== YOUR TASK ==
Copy all lines below containing "model".

== DATA TO USE ==
§

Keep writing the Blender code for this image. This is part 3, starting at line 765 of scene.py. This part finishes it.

§

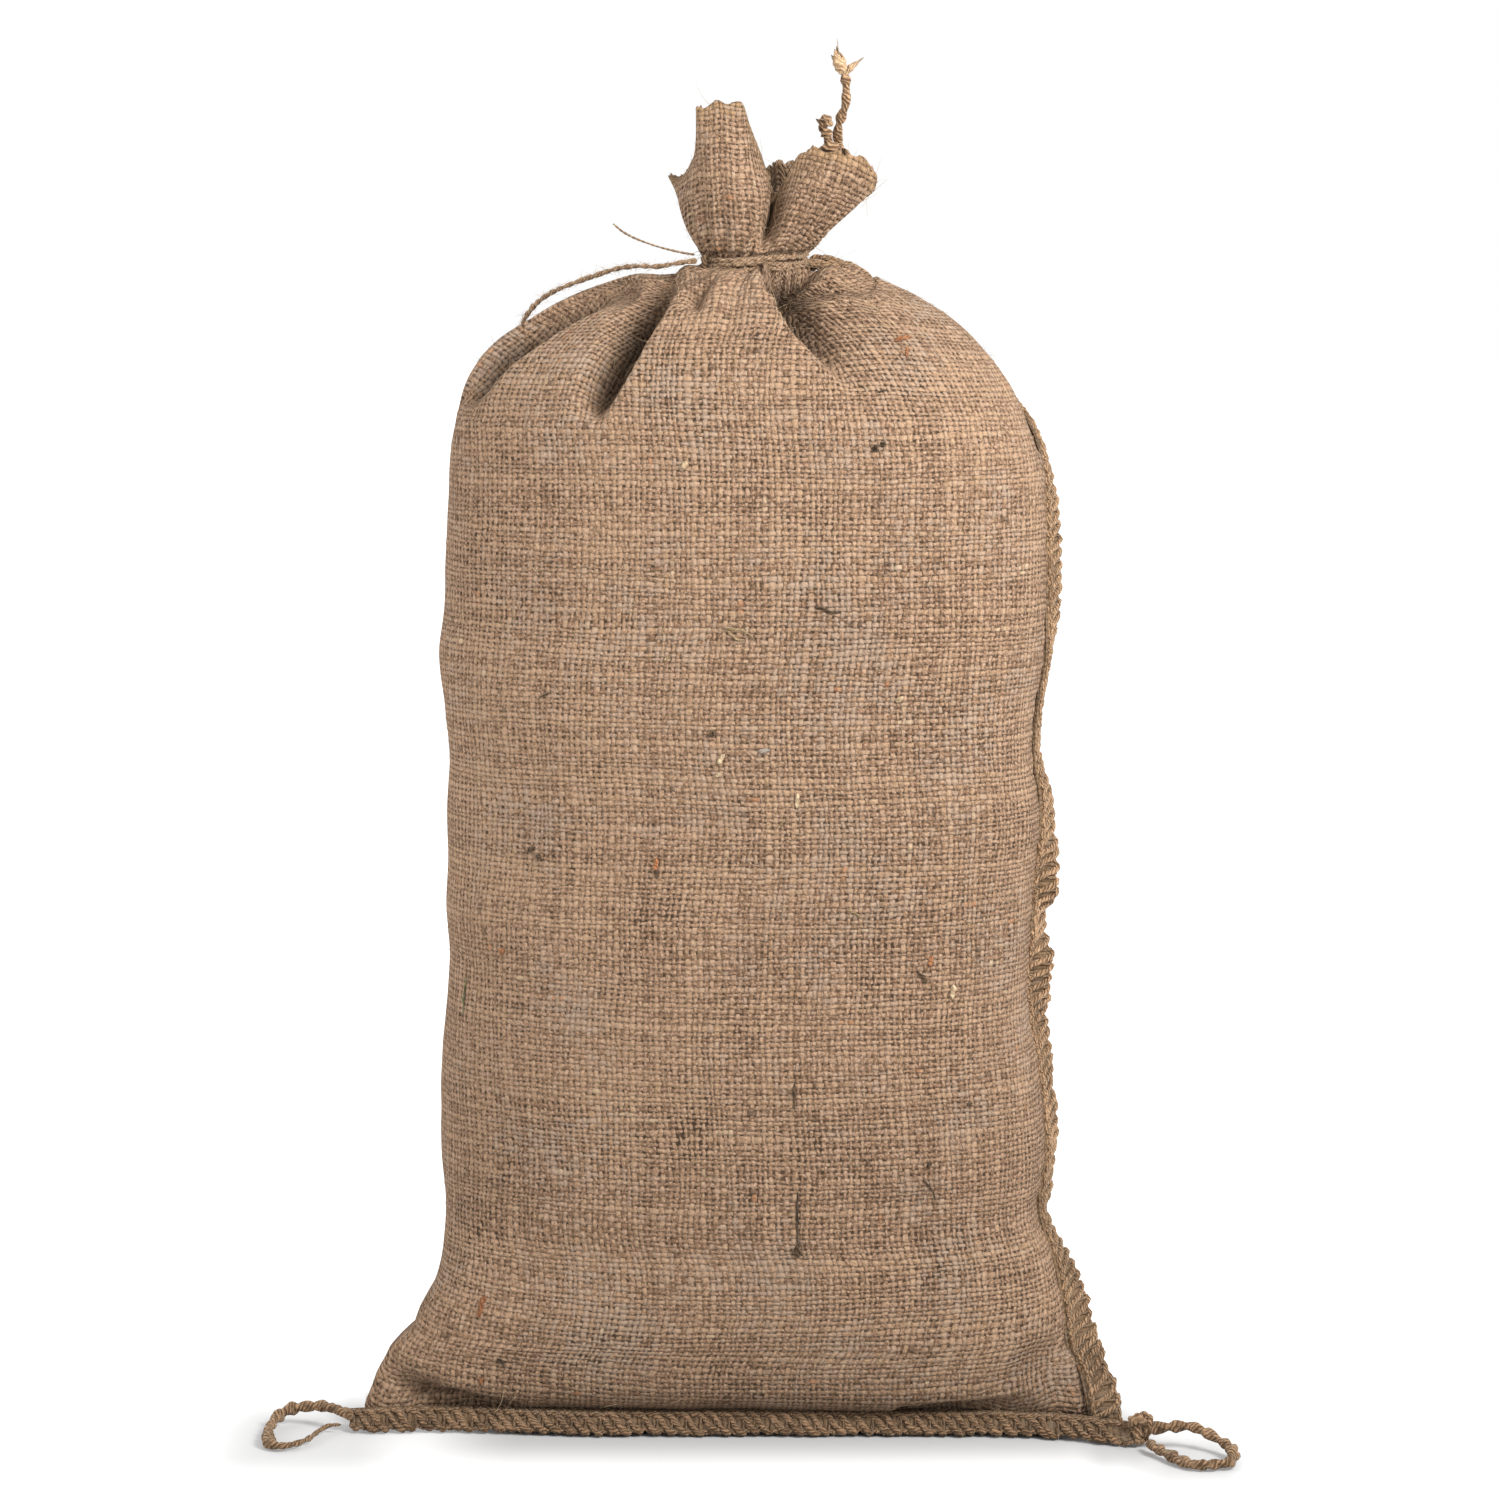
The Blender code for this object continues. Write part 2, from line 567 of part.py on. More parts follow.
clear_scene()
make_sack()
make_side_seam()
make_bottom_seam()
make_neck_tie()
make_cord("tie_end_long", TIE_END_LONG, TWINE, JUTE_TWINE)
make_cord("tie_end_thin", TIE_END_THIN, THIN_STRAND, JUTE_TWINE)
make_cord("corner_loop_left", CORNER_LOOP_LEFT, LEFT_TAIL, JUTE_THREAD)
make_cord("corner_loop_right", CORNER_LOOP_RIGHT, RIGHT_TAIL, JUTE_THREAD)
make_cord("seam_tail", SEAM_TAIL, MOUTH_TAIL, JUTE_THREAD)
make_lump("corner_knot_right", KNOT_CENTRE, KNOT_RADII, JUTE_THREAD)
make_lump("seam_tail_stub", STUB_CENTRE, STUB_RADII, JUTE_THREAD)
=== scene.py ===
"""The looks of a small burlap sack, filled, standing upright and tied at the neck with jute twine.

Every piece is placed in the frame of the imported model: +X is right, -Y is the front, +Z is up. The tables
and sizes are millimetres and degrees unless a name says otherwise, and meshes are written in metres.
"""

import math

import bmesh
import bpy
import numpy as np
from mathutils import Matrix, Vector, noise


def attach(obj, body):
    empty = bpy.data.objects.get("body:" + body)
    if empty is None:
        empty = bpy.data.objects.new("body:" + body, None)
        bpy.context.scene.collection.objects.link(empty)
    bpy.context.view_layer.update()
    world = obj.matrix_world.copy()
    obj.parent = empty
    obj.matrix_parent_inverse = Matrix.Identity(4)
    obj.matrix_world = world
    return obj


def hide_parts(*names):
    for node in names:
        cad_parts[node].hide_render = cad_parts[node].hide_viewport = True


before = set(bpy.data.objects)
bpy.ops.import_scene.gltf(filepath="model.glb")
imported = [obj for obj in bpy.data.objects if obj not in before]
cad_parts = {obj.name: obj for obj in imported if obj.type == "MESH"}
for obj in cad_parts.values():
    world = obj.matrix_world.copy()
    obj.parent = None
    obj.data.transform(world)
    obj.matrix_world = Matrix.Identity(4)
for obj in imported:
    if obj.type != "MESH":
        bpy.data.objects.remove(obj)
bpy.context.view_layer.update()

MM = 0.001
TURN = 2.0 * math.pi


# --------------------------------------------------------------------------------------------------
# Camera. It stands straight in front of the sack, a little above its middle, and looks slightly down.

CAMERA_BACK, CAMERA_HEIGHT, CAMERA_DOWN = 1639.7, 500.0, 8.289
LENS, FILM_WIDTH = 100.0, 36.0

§

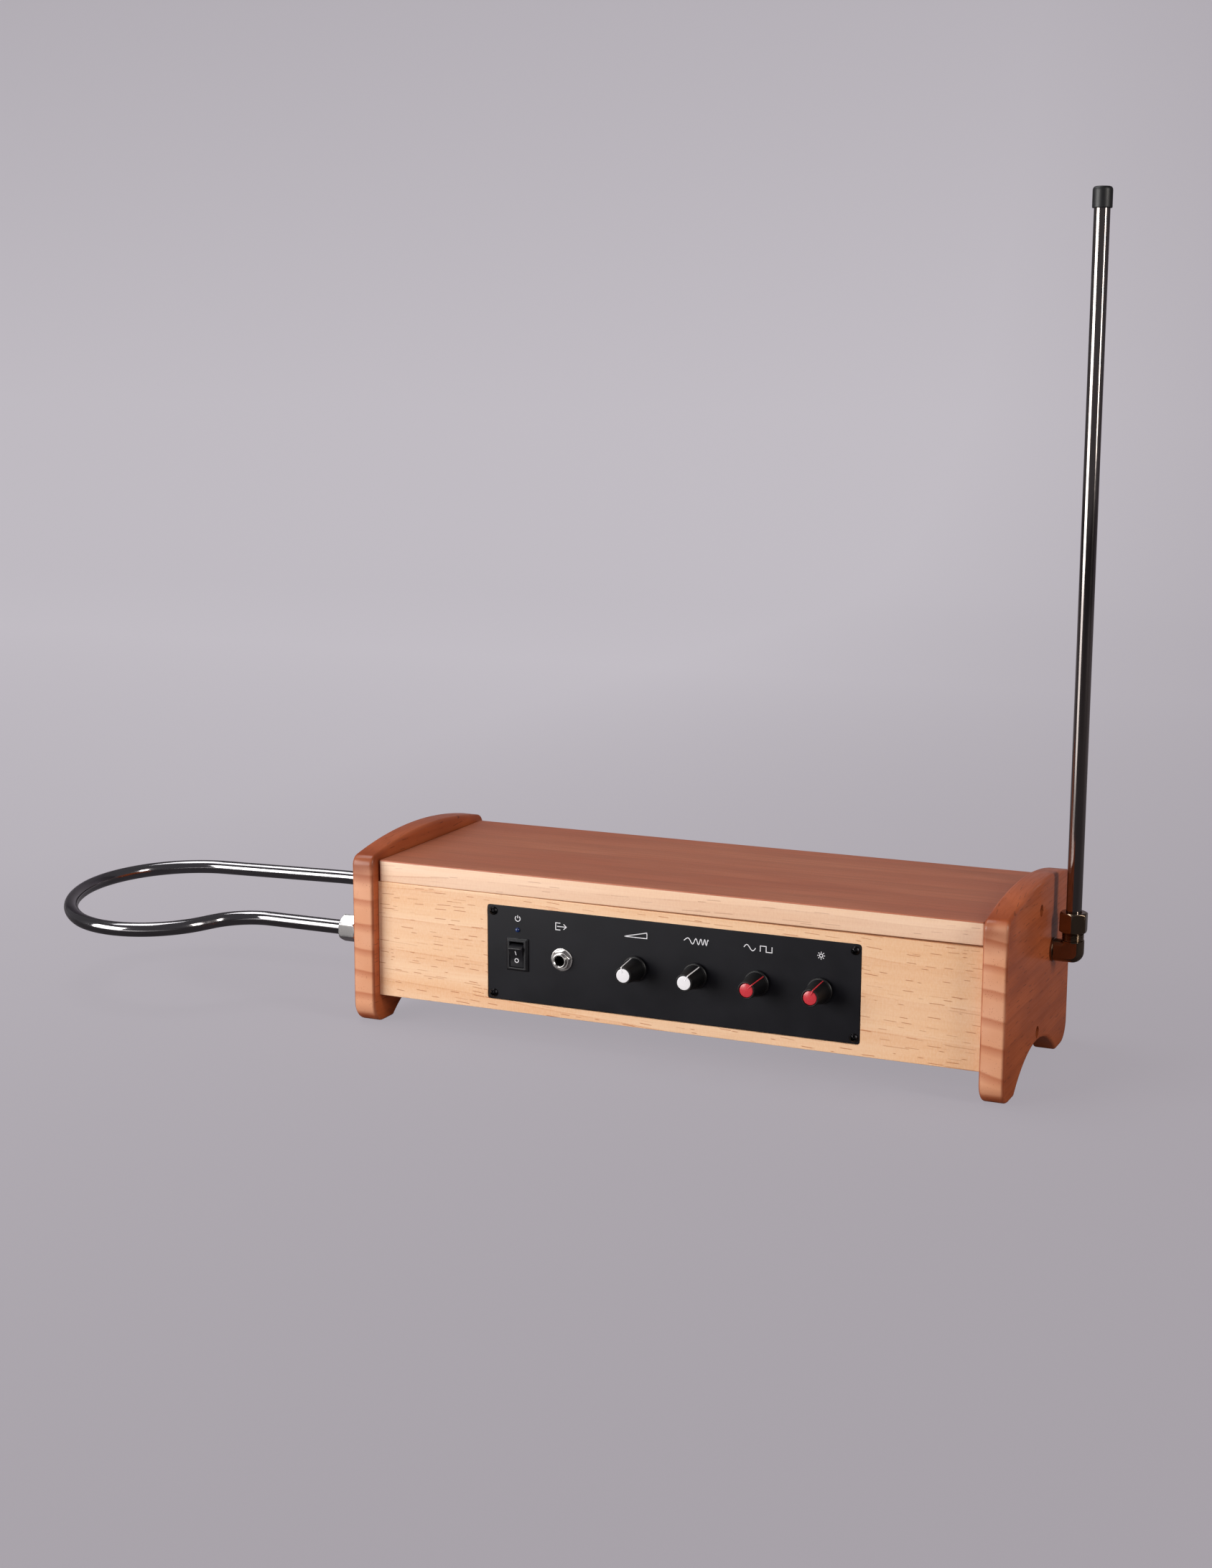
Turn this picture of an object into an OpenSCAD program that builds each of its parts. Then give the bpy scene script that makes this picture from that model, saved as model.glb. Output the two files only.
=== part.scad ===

§

== TASK ANSWER ==
Every piece is placed in the frame of the imported model: +X is right, -Y is the front, +Z is up. The tables
bpy.ops.import_scene.gltf(filepath="model.glb")
Turn this picture of an object into an OpenSCAD program that builds each of its parts. Then give the bpy scene script that makes this picture from that model, saved as model.glb. Output the two files only.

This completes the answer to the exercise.